Anyone For Tea?

Today we made the journey from Kandy to Nurawa Eliya, which at over 1800 metres high is noticeably cooler than anywhere else we've been.

This is Sri Lanka's tea growing area and the road climbed through miles and miles of plantations where female pickers work from dawn to dusk, picking just the top two leaves and the bud from each twig, placing them in sacks on their backs.

They have to pick 19 kilograms of leaves each day to earn the basic wage ( which seems to equate to £5 a day), although apparently some of them can pick twice that amount and are paid accordingly.

This lady works in one of the factories and is transporting the dried leaves to the feeder which drops them to the floor below where they are broken down and processed into the tea we know.

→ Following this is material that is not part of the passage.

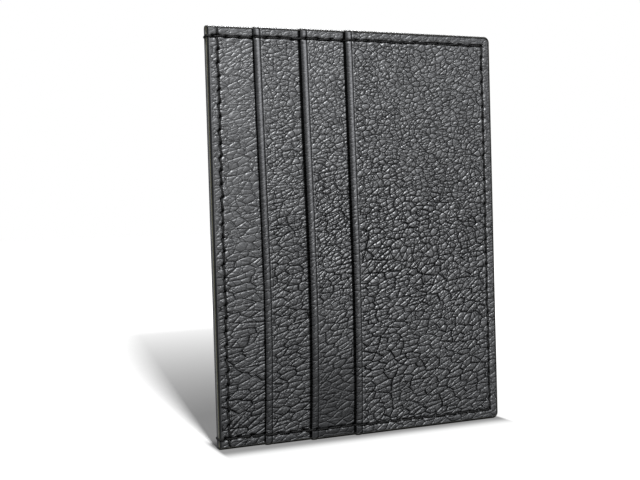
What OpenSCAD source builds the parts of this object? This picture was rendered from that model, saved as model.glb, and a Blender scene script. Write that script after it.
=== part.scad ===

Artulla, who has been our guide and driver for the week, was brought up on a tea plantation in the 1950s: his father was chauffeur to the Scottish owner and, when Sri Lanka's President Mrs Bandaranayeke nationalised the plantations and the Scottish owner packed up and headed home, along with many others, he left Artulla's father all his belongings , including his car. His father used the proceeds to give Artulla and his 7 siblings the best education he could. His gratitude to his father and his Scottish benefactor is very evident.

Nurawa Eliya, known as Little England, was built to house British families and much of the architecture remains British.